** INFORMATION SUPPLIED **
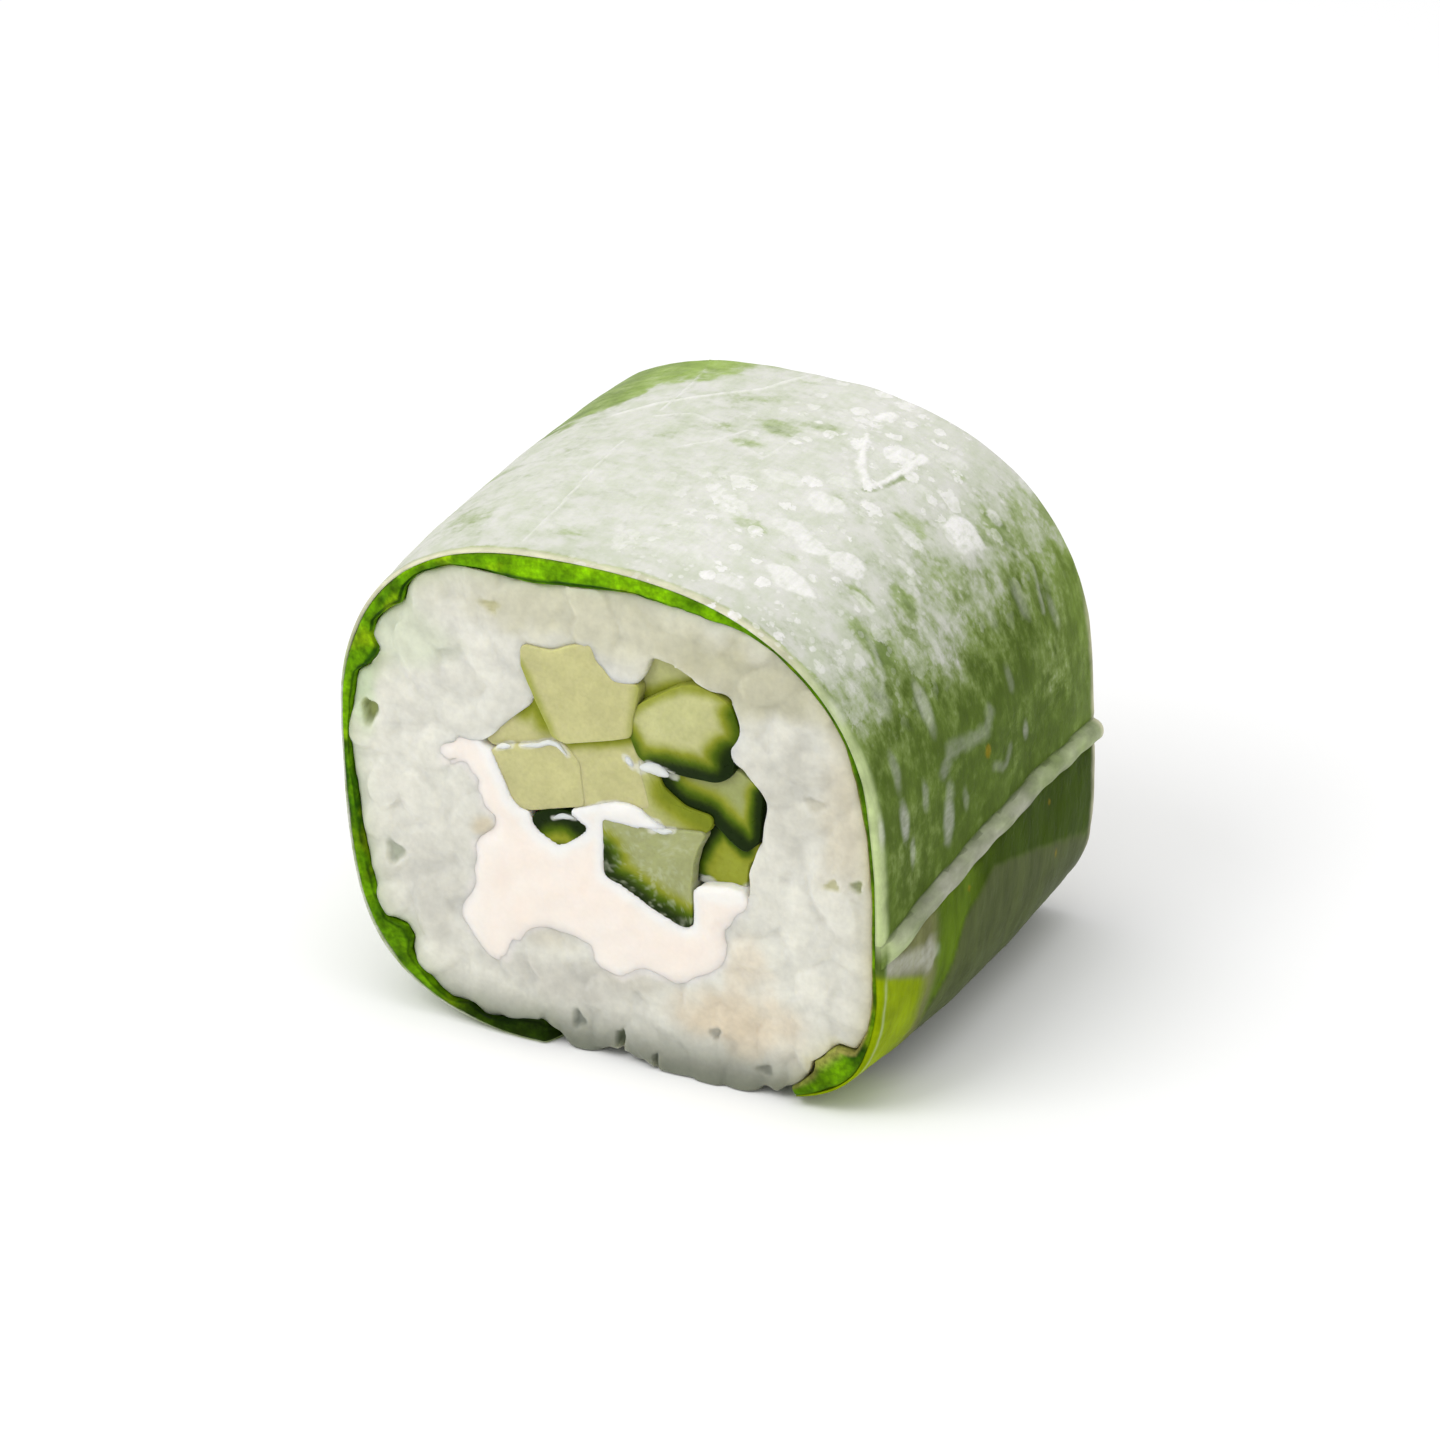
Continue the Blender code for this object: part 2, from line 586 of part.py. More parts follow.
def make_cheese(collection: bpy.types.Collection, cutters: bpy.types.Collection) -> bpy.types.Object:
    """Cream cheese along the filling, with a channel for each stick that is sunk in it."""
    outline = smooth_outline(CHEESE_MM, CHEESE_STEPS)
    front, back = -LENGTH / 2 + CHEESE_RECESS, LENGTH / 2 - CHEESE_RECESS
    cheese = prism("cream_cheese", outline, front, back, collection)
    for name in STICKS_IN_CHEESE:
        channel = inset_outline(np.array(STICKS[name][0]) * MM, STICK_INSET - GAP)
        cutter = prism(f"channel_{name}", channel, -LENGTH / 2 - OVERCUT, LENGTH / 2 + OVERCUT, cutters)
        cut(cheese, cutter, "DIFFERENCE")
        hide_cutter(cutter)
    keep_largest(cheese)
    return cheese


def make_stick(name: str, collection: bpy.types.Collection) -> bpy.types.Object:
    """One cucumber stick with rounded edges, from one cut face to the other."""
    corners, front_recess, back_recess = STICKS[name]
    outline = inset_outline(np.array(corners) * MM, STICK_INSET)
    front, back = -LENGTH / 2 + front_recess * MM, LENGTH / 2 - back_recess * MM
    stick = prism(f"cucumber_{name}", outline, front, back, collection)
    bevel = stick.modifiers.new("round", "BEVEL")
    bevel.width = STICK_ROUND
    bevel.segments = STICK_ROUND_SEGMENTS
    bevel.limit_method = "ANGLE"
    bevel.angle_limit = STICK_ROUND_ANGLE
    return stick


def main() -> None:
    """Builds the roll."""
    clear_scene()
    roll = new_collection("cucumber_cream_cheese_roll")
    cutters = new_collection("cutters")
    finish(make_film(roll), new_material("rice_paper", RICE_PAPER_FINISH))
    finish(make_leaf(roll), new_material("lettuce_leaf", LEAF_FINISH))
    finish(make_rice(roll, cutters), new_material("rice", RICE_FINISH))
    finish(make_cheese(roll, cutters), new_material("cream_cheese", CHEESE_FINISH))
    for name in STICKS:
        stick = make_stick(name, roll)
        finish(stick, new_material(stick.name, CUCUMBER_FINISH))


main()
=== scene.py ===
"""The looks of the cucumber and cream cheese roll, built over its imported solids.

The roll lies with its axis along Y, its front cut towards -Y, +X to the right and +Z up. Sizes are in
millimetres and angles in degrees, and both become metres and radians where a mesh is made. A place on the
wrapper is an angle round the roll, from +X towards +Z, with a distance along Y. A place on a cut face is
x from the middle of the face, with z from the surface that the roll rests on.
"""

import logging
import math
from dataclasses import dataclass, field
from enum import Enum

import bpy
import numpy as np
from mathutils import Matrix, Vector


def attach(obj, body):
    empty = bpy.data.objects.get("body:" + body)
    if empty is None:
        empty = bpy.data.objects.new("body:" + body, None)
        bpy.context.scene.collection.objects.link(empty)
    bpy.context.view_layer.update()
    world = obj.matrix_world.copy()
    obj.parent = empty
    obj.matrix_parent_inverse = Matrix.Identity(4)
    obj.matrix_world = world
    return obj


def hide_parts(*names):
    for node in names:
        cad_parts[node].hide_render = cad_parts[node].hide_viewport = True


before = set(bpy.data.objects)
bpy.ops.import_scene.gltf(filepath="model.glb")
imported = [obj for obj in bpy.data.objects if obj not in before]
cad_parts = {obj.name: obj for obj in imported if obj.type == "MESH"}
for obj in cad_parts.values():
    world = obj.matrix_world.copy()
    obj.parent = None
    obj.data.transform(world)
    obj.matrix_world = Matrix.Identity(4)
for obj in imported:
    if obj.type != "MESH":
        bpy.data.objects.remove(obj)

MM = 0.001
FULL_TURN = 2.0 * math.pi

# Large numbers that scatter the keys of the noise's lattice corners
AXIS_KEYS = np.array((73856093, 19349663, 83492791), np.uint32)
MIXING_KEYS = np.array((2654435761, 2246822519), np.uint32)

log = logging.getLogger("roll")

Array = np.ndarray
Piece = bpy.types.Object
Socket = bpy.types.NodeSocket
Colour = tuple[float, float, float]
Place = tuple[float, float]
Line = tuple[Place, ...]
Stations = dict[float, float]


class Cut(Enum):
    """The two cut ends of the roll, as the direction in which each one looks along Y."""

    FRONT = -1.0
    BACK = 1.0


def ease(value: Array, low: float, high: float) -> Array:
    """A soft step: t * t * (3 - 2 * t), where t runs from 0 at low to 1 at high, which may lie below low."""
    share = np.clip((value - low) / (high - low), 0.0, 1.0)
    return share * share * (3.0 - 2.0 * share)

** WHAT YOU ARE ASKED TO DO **
Please reproduce every line of the material word for word.

** RESULT OF THE EXERCISE **
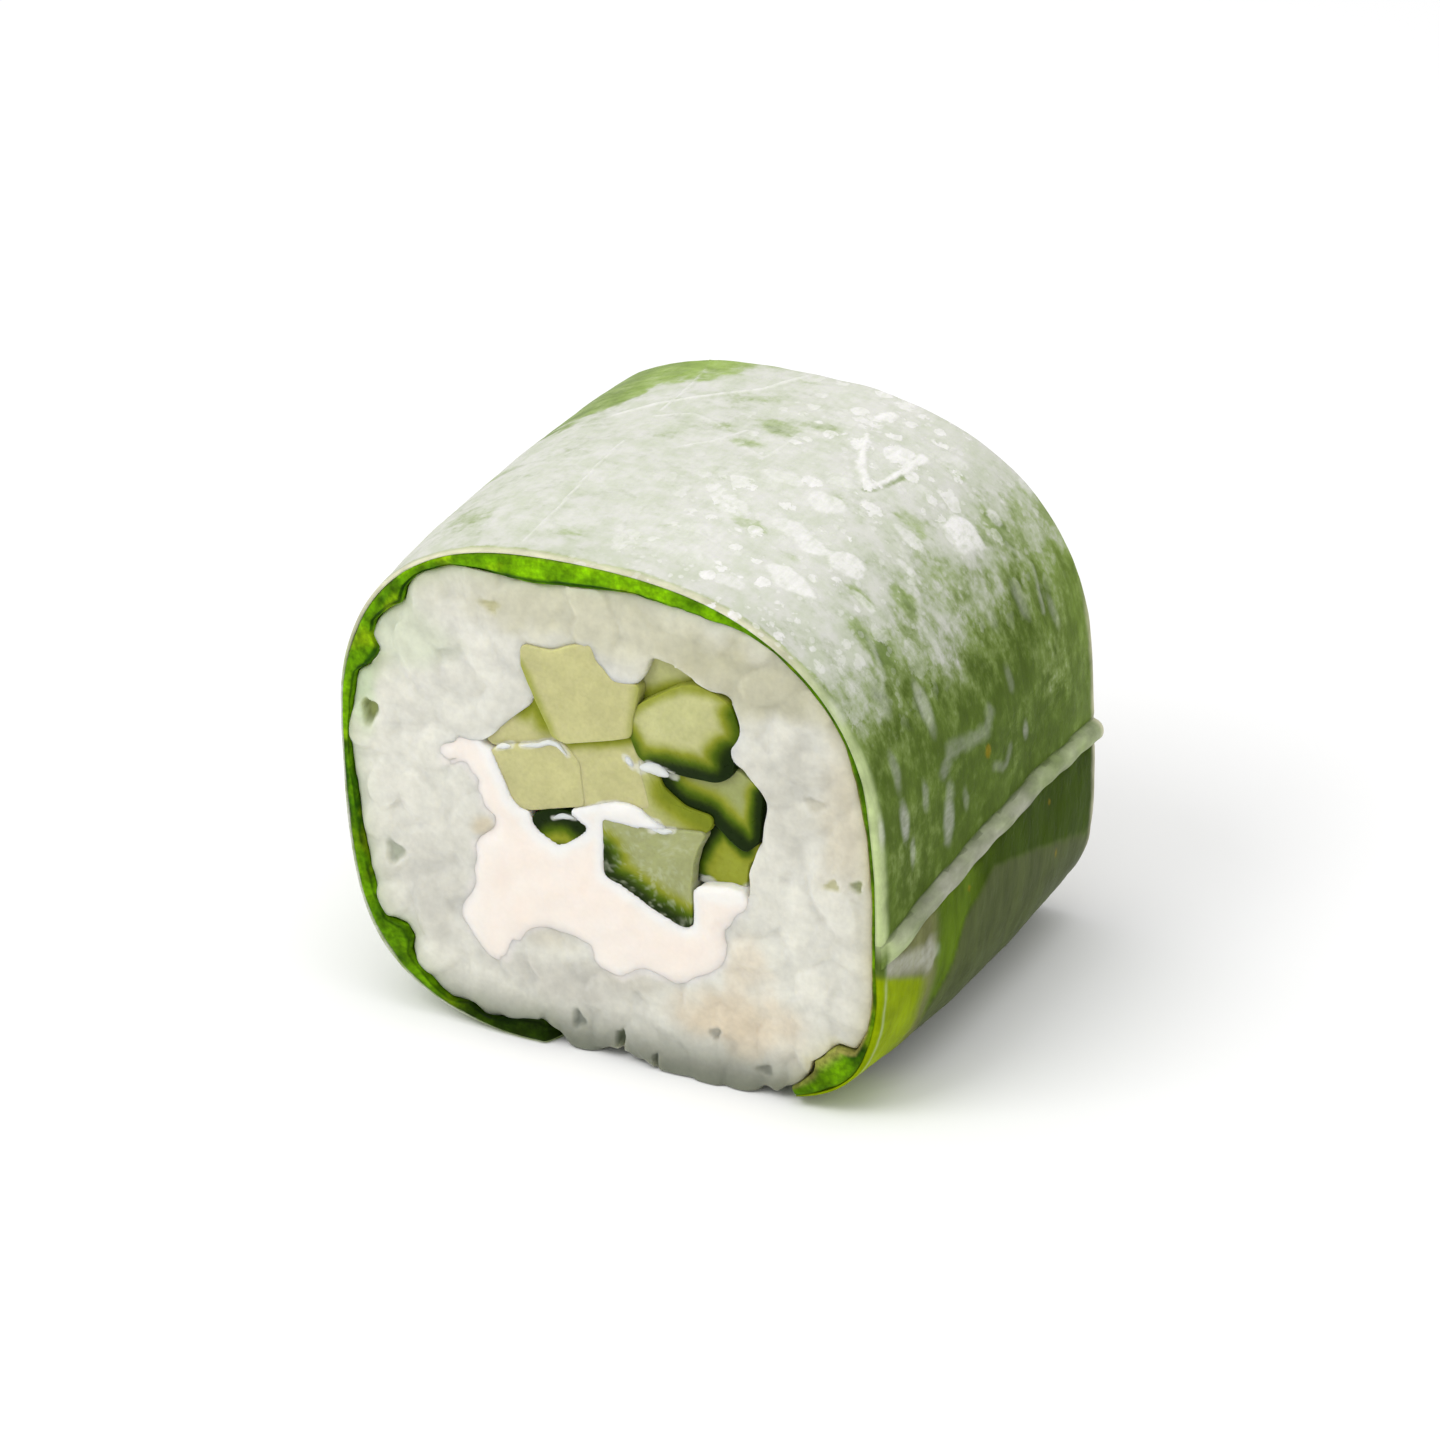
Continue the Blender code for this object: part 2, from line 586 of part.py. More parts follow.
def make_cheese(collection: bpy.types.Collection, cutters: bpy.types.Collection) -> bpy.types.Object:
    """Cream cheese along the filling, with a channel for each stick that is sunk in it."""
    outline = smooth_outline(CHEESE_MM, CHEESE_STEPS)
    front, back = -LENGTH / 2 + CHEESE_RECESS, LENGTH / 2 - CHEESE_RECESS
    cheese = prism("cream_cheese", outline, front, back, collection)
    for name in STICKS_IN_CHEESE:
        channel = inset_outline(np.array(STICKS[name][0]) * MM, STICK_INSET - GAP)
        cutter = prism(f"channel_{name}", channel, -LENGTH / 2 - OVERCUT, LENGTH / 2 + OVERCUT, cutters)
        cut(cheese, cutter, "DIFFERENCE")
        hide_cutter(cutter)
    keep_largest(cheese)
    return cheese


def make_stick(name: str, collection: bpy.types.Collection) -> bpy.types.Object:
    """One cucumber stick with rounded edges, from one cut face to the other."""
    corners, front_recess, back_recess = STICKS[name]
    outline = inset_outline(np.array(corners) * MM, STICK_INSET)
    front, back = -LENGTH / 2 + front_recess * MM, LENGTH / 2 - back_recess * MM
    stick = prism(f"cucumber_{name}", outline, front, back, collection)
    bevel = stick.modifiers.new("round", "BEVEL")
    bevel.width = STICK_ROUND
    bevel.segments = STICK_ROUND_SEGMENTS
    bevel.limit_method = "ANGLE"
    bevel.angle_limit = STICK_ROUND_ANGLE
    return stick


def main() -> None:
    """Builds the roll."""
    clear_scene()
    roll = new_collection("cucumber_cream_cheese_roll")
    cutters = new_collection("cutters")
    finish(make_film(roll), new_material("rice_paper", RICE_PAPER_FINISH))
    finish(make_leaf(roll), new_material("lettuce_leaf", LEAF_FINISH))
    finish(make_rice(roll, cutters), new_material("rice", RICE_FINISH))
    finish(make_cheese(roll, cutters), new_material("cream_cheese", CHEESE_FINISH))
    for name in STICKS:
        stick = make_stick(name, roll)
        finish(stick, new_material(stick.name, CUCUMBER_FINISH))


main()
=== scene.py ===
"""The looks of the cucumber and cream cheese roll, built over its imported solids.

The roll lies with its axis along Y, its front cut towards -Y, +X to the right and +Z up. Sizes are in
millimetres and angles in degrees, and both become metres and radians where a mesh is made. A place on the
wrapper is an angle round the roll, from +X towards +Z, with a distance along Y. A place on a cut face is
x from the middle of the face, with z from the surface that the roll rests on.
"""

import logging
import math
from dataclasses import dataclass, field
from enum import Enum

import bpy
import numpy as np
from mathutils import Matrix, Vector


def attach(obj, body):
    empty = bpy.data.objects.get("body:" + body)
    if empty is None:
        empty = bpy.data.objects.new("body:" + body, None)
        bpy.context.scene.collection.objects.link(empty)
    bpy.context.view_layer.update()
    world = obj.matrix_world.copy()
    obj.parent = empty
    obj.matrix_parent_inverse = Matrix.Identity(4)
    obj.matrix_world = world
    return obj


def hide_parts(*names):
    for node in names:
        cad_parts[node].hide_render = cad_parts[node].hide_viewport = True


before = set(bpy.data.objects)
bpy.ops.import_scene.gltf(filepath="model.glb")
imported = [obj for obj in bpy.data.objects if obj not in before]
cad_parts = {obj.name: obj for obj in imported if obj.type == "MESH"}
for obj in cad_parts.values():
    world = obj.matrix_world.copy()
    obj.parent = None
    obj.data.transform(world)
    obj.matrix_world = Matrix.Identity(4)
for obj in imported:
    if obj.type != "MESH":
        bpy.data.objects.remove(obj)

MM = 0.001
FULL_TURN = 2.0 * math.pi

# Large numbers that scatter the keys of the noise's lattice corners
AXIS_KEYS = np.array((73856093, 19349663, 83492791), np.uint32)
MIXING_KEYS = np.array((2654435761, 2246822519), np.uint32)

log = logging.getLogger("roll")

Array = np.ndarray
Piece = bpy.types.Object
Socket = bpy.types.NodeSocket
Colour = tuple[float, float, float]
Place = tuple[float, float]
Line = tuple[Place, ...]
Stations = dict[float, float]


class Cut(Enum):
    """The two cut ends of the roll, as the direction in which each one looks along Y."""

    FRONT = -1.0
    BACK = 1.0


def ease(value: Array, low: float, high: float) -> Array:
    """A soft step: t * t * (3 - 2 * t), where t runs from 0 at low to 1 at high, which may lie below low."""
    share = np.clip((value - low) / (high - low), 0.0, 1.0)
    return share * share * (3.0 - 2.0 * share)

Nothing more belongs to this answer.